* _Objective_
Look below. Copy each line that has "remove" in it.

* _Data lines_
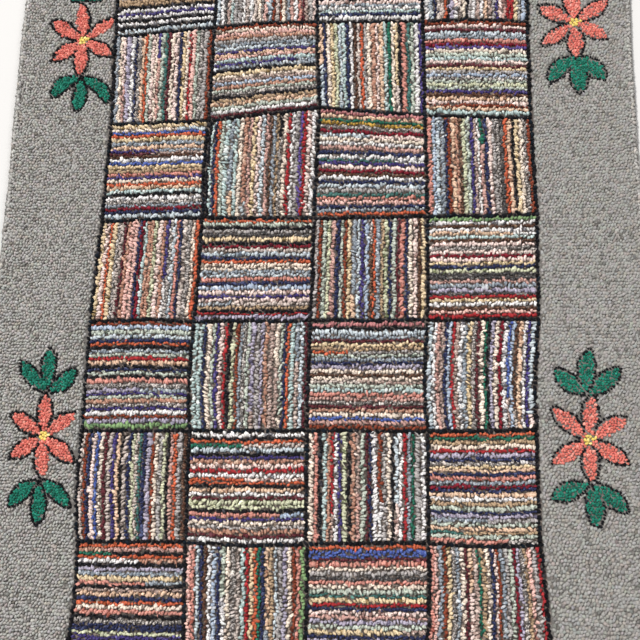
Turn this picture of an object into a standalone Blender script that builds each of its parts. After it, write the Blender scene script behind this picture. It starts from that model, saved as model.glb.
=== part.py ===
"""A hooked rug lying flat: a burlap foundation with its turned-under hem, and the hooked pile on it.

Metres, +Z up, X across the rug and Y along it. The origin is on the floor, under the rug's centre.
The pile is one flat mat. Its four by eight square blocks are a little crowned, the dark rows that
outline them lie lower, and the corners of the blocks wander as they do in work done by hand.
"""

import math

import bmesh
import bpy
from mathutils import Vector, noise

# Driving dimensions
RUG_WIDTH = 0.914
RUG_LENGTH = 1.524
BLOCK_WIDTH = 0.155
BLOCK_LENGTH = 0.150
BLOCKS_ACROSS = 4
BLOCKS_ALONG = 8
CLOTH_THICKNESS = 0.0013
HEM_WIDTH = 0.030
PILE_HEIGHT = 0.0062

# How the pieces meet
FIT_GAP = 0.0003  # between the foundation and the pile
PILE_OVERHANG = 0.0020  # the edge loops lean out past the folded edge
HEM_RAMP = 0.006  # the cloth comes down from its hem to the floor over this distance
FOLD_ROUNDING = 0.0015
FOLD_EDGE_HEIGHT = 0.75  # share of the hem's thickness left at the very edge

# Relief and unevenness
CORNER_RADIUS = 0.014
EDGE_WANDER = 0.0030  # how far the rug's sides draw in between their furthest points
EDGE_WAVE_LENGTH = 0.41
PILE_ROUNDING = 0.006
PILE_EDGE_HEIGHT = 0.45  # share of the pile's height left at the very edge
OUTLINE_WIDTH = 0.009  # the dark rows round a block
OUTLINE_DEPTH = 0.0011
BLOCK_CROWN = 0.0008
LUMP_HEIGHT = 0.0006
LUMP_SIZE = 0.055

# Where the corners of the blocks lie off the even grid, in millimetres. A row stands for one line of
# corners across the rug. Its columns: how many blocks lie between it and the +Y end, the shifts along X
# of its five corners from -X to +X, and their shifts along Y. Lines that aren't listed are even.
CORNER_SHIFTS = (
    (2, (3, 0, 0, 2, -1), (-8, 2, 6, 2, -5)),
    (3, (7, -2, 6, 4, -2), (-2, 1, 18, 2, -5)),
    (4, (4, -4, 2, 7, 3), (-3, 1, -2, -1, 0)),
    (5, (-3, -8, 0, 6, 0), (-2, -2, 0, 0, 2)),
    (6, (-2, -7, -2, 5, -8), (-6, -4, -2, -2, 2)),
    (7, (4, -5, 1, 5, -8), (-3, -1, 0, 5, 5)),
)
MILLIMETRE = 0.001

# Where the meshes have their lines, from the rug's edge inwards and, in a block, as shares of its size
PILE_EDGE_LINES = (
    0,
    0.3 * PILE_ROUNDING,
    PILE_ROUNDING,
    CORNER_RADIUS,
    HEM_WIDTH,
    HEM_WIDTH + HEM_RAMP,
    0.09,
)
PILE_BLOCK_LINES = (0, 0.06, 0.50, 0.94)
CLOTH_EDGE_LINES = (
    PILE_OVERHANG,
    PILE_OVERHANG + FOLD_ROUNDING,
    CORNER_RADIUS,
    HEM_WIDTH,
    HEM_WIDTH + HEM_RAMP,
    0.09,
)
CLOTH_BLOCK_LINES = (0, 0.5)

# Worked out from them
HALF_WIDTH = RUG_WIDTH / 2
HALF_LENGTH = RUG_LENGTH / 2
FIELD_HALF_WIDTH = BLOCK_WIDTH * BLOCKS_ACROSS / 2
FIELD_HALF_LENGTH = BLOCK_LENGTH * BLOCKS_ALONG / 2

BURLAP = (0.50, 0.39, 0.25)
BORDER_GREY = (0.33, 0.31, 0.29)
OUTLINE_BLACK = (0.012, 0.013, 0.018)
BLOCK_MIX = (0.36, 0.25, 0.23)
PILE_ROUGHNESS = 0.95
BURLAP_ROUGHNESS = 0.9


def clear_scene():
    for thing in list(bpy.data.objects):
        bpy.data.objects.remove(thing, do_unlink=True)


def material(name, colour, roughness):
    made = bpy.data.materials.new(name)
    made.use_nodes = True
    shader = made.node_tree.nodes["Principled BSDF"]
    shader.inputs["Base Color"].default_value = (*colour, 1)
    shader.inputs["Roughness"].default_value = roughness
    shader.inputs["Metallic"].default_value = 0
    return made


def mix(low, high, share):
    return low + (high - low) * share


def corner_shift(column, line):
    """How far a corner of the blocks lies off the even grid, as (along X, along Y)."""
    for listed, shifts_x, shifts_y in CORNER_SHIFTS:
        if listed == line:
            return Vector((shifts_x[column], shifts_y[column])) * MILLIMETRE
    return Vector((0, 0))


def field_shift(x, y):
    """The shift of a point in the field, from the four corners of the block that it lies in."""
    across = min(max((x + FIELD_HALF_WIDTH) / BLOCK_WIDTH, 0), BLOCKS_ACROSS)
    along = min(max((FIELD_HALF_LENGTH - y) / BLOCK_LENGTH, 0), BLOCKS_ALONG)
    column = min(int(across), BLOCKS_ACROSS - 1)
    line = min(int(along), BLOCKS_ALONG - 1)
    near = corner_shift(column, line).lerp(corner_shift(column + 1, line), across - column)
    far = corner_shift(column, line + 1).lerp(corner_shift(column + 1, line + 1), across - column)
    return near.lerp(far, along - line)


def edge_draw(distance_along, side):
    """How far one side of the rug draws in, at a distance along it. Each side has its own waves."""
    wave = math.sin(math.tau * distance_along / EDGE_WAVE_LENGTH + 2.1 * side)
    wave += 0.5 * math.sin(math.tau * distance_along / (0.37 * EDGE_WAVE_LENGTH) + side)
    return EDGE_WANDER * (1.5 - wave) / 3


def edge_shift(x, y):
    """The shift of a point on the rug's outline, inwards."""
    inward_x = -math.copysign(edge_draw(y, 1 if x > 0 else 2), x)
    inward_y = -math.copysign(edge_draw(x, 3 if y > 0 else 4), y)
    return Vector((inward_x, inward_y))


def border_share(x, y):
    """0 in the field, rising to 1 at the rug's edge, along X and along Y."""
    share_x = (abs(x) - FIELD_HALF_WIDTH) / (HALF_WIDTH - FIELD_HALF_WIDTH)
    share_y = (abs(y) - FIELD_HALF_LENGTH) / (HALF_LENGTH - FIELD_HALF_LENGTH)
    return max(share_x, 0), max(share_y, 0)


def rounded(x, y):
    """Draws the rug's square corners in to round ones."""
    part_x = (abs(x) - HALF_WIDTH) / CORNER_RADIUS + 1
    part_y = (abs(y) - HALF_LENGTH) / CORNER_RADIUS + 1
    if part_x <= 0 or part_y <= 0:
        return x, y
    round_x = part_x * math.sqrt(1 - part_y**2 / 2)
    round_y = part_y * math.sqrt(1 - part_x**2 / 2)
    return (
        math.copysign(HALF_WIDTH + (round_x - 1) * CORNER_RADIUS, x),
        math.copysign(HALF_LENGTH + (round_y - 1) * CORNER_RADIUS, y),
    )


def placed(x, y):
    """Where a point of the even, square-cornered plan lies on the rug as it was made."""
    share_x, share_y = border_share(x, y)
    from_field = field_shift(x, y) * (1 - max(share_x, share_y))
    from_edge = edge_shift(x, y)
    round_x, round_y = rounded(x, y)
    return (
        round_x + from_field.x + from_edge.x * share_x,
        round_y + from_field.y + from_edge.y * share_y,
    )


def edge_distance(x, y):
    return max(min(HALF_WIDTH - abs(x), HALF_LENGTH - abs(y)), 0)


def cloth_top(x, y):
    """The foundation's upper side: two layers high over the hem, one layer inside it."""
    distance = edge_distance(x, y)
    down = min(max((distance - HEM_WIDTH) / HEM_RAMP, 0), 1)
    return CLOTH_THICKNESS * mix(2, 1, down)


def fold_top(x, y):
    """The foundation's upper side, with its folded edge rounded off."""
    from_fold = max(edge_distance(x, y) - PILE_OVERHANG, 0)
    return cloth_top(x, y) * mix(FOLD_EDGE_HEIGHT, 1, min(from_fold / FOLD_ROUNDING, 1))


def lump(x, y):
    return LUMP_HEIGHT * noise.noise(Vector((x / LUMP_SIZE, y / LUMP_SIZE, 0)))


def block_relief(x, y):
    """Up at the middle of a block, down at the dark rows round it, and level on the border."""
    if max(border_share(x, y)) > 0:
        return 0
    across = (x + FIELD_HALF_WIDTH) % BLOCK_WIDTH
    along = (y + FIELD_HALF_LENGTH) % BLOCK_LENGTH
    to_line = min(across, BLOCK_WIDTH - across, along, BLOCK_LENGTH - along)
    if to_line < OUTLINE_WIDTH:
        return -OUTLINE_DEPTH * (1 - to_line / OUTLINE_WIDTH)
    crown = math.sin(math.pi * across / BLOCK_WIDTH) * math.sin(math.pi * along / BLOCK_LENGTH)
    return BLOCK_CROWN * crown


def pile_bottom(x, y):
    return cloth_top(x, y) + FIT_GAP


def pile_top(x, y):
    in_from_edge = min(edge_distance(x, y) / PILE_ROUNDING, 1)
    round_share = math.sqrt(1 - (1 - in_from_edge) ** 2)
    height = PILE_HEIGHT * mix(PILE_EDGE_HEIGHT, 1, round_share)
    return pile_bottom(x, y) + height + block_relief(x, y) + lump(x, y)


def mesh_lines(half_size, block, count, edge_lines, block_lines):
    """The mesh's lines from one side of the rug to the other."""
    field_start = -block * count / 2
    low_side = [distance - half_size for distance in edge_lines]
    blocks = [field_start + block * (n + share) for n in range(count) for share in block_lines]
    high_side = [-line for line in reversed(low_side)]
    return low_side + blocks + [-field_start] + high_side


def slab(name, edge_lines, block_lines, bottom, top, finish_of, materials):
    """One closed flat solid: a grid on the rug's plan, extruded, with both sides raised to their heights."""
    across = mesh_lines(HALF_WIDTH, BLOCK_WIDTH, BLOCKS_ACROSS, edge_lines, block_lines)
    along = mesh_lines(HALF_LENGTH, BLOCK_LENGTH, BLOCKS_ALONG, edge_lines, block_lines)
    steps_x, steps_y = len(across) - 1, len(along) - 1
    shape = bmesh.new()
    bmesh.ops.create_grid(shape, x_segments=steps_x, y_segments=steps_y, size=1)
    for point in shape.verts:
        column = round((point.co.x + 1) / 2 * steps_x)
        row = round((point.co.y + 1) / 2 * steps_y)
        point.co = (across[column], along[row], 0)
    raised = bmesh.ops.extrude_face_region(shape, geom=shape.faces[:])["geom"]
    upper = {item for item in raised if isinstance(item, bmesh.types.BMVert)}
    bmesh.ops.recalc_face_normals(shape, faces=shape.faces[:])
    for face in shape.faces:
        middle = face.calc_center_median()
        face.material_index = finish_of(middle.x, middle.y)
    for point in shape.verts:
        x, y = point.co.x, point.co.y
        height = top(x, y) if point in upper else bottom(x, y)
        point.co = (*placed(x, y), height)
    mesh = bpy.data.meshes.new(name)
    shape.to_mesh(mesh)
    shape.free()
    for finish in materials:
        mesh.materials.append(finish)
    mesh.shade_smooth()
    mesh.set_sharp_from_angle(angle=math.radians(40))
    return bpy.data.objects.new(name, mesh)


def pile_finish(x, y):
    """The index of the pile's material at a place: the border, the dark rows or a block."""
    if abs(x) > FIELD_HALF_WIDTH or abs(y) > FIELD_HALF_LENGTH:
        return 0
    across = (x + FIELD_HALF_WIDTH) % BLOCK_WIDTH
    along = (y + FIELD_HALF_LENGTH) % BLOCK_LENGTH
    to_line = min(across, BLOCK_WIDTH - across, along, BLOCK_LENGTH - along)
    return 1 if to_line < OUTLINE_WIDTH else 2


def foundation():
    """The burlap that the rug is hooked through, one layer thick and two over its hem."""
    burlap = material("burlap", BURLAP, BURLAP_ROUGHNESS)
    return slab(
        "foundation",
        CLOTH_EDGE_LINES,
        CLOTH_BLOCK_LINES,
        bottom=lambda x, y: 0,
        top=fold_top,
        finish_of=lambda x, y: 0,
        materials=[burlap],
    )


def pile():
    """All the hooked loops as one mat, with the blocks and the dark rows between them."""
    finishes = [
        material("border_loops", BORDER_GREY, PILE_ROUGHNESS),
        material("outline_loops", OUTLINE_BLACK, PILE_ROUGHNESS),
        material("block_loops", BLOCK_MIX, PILE_ROUGHNESS),
    ]
    return slab(
        "pile",
        PILE_EDGE_LINES,
        PILE_BLOCK_LINES,
        bottom=pile_bottom,
        top=pile_top,
        finish_of=pile_finish,
        materials=finishes,
    )


def build():
    clear_scene()
    rug = bpy.data.collections.new("hooked_rug")
    bpy.context.scene.collection.children.link(rug)
    for piece in (foundation(), pile()):
        rug.objects.link(piece)


build()
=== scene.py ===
"""The looks of the hooked rug: its burlap foundation, and every loop of its pile.

Metres, +Z up, X across the rug and Y along it, as in the frame. The plan below is the one that the
solids have: an even grid of blocks, whose corners are then moved to where they lie on the real rug. Only
the bows and the waver of the dark rows between the blocks are added to it here.
"""

import math

import bmesh
import bpy
import numpy as np
from mathutils import Euler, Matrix, Vector, kdtree, noise


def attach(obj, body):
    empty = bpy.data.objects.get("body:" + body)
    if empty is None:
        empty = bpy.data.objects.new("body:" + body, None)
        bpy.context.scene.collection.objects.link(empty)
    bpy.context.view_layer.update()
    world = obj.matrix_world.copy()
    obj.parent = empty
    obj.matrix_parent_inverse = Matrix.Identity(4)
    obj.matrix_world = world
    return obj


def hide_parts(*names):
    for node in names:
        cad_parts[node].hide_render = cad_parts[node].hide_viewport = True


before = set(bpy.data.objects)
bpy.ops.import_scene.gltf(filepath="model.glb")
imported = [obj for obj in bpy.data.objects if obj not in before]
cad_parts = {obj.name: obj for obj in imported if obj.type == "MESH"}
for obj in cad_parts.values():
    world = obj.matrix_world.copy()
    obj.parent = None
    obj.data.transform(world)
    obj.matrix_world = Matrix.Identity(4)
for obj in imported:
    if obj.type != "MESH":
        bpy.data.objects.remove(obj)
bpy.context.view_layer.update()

# ---- Sizes of the rug, as in its solids ----
RUG_WIDTH = 0.914
RUG_LENGTH = 1.524
BLOCK_WIDTH = 0.155
BLOCK_LENGTH = 0.150
BLOCKS_ACROSS = 4
BLOCKS_ALONG = 8
CLOTH_THICKNESS = 0.0013
HEM_WIDTH = 0.030
HEM_RAMP = 0.006
PILE_HEIGHT = 0.0062
FIT_GAP = 0.0003
PILE_OVERHANG = 0.0020
CORNER_RADIUS = 0.014
EDGE_WANDER = 0.0030
EDGE_WAVE_LENGTH = 0.41
PILE_ROUNDING = 0.006
PILE_EDGE_HEIGHT = 0.45
OUTLINE_WIDTH = 0.009
OUTLINE_DEPTH = 0.0011
BLOCK_CROWN = 0.0008
LUMP_HEIGHT = 0.0006
LUMP_SIZE = 0.055
HALF_WIDTH = RUG_WIDTH / 2
HALF_LENGTH = RUG_LENGTH / 2
FIELD_HALF_WIDTH = BLOCK_WIDTH * BLOCKS_ACROSS / 2
FIELD_HALF_LENGTH = BLOCK_LENGTH * BLOCKS_ALONG / 2
MILLIMETRE = 0.001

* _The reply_
        bpy.data.objects.remove(thing, do_unlink=True)
        bpy.data.objects.remove(obj)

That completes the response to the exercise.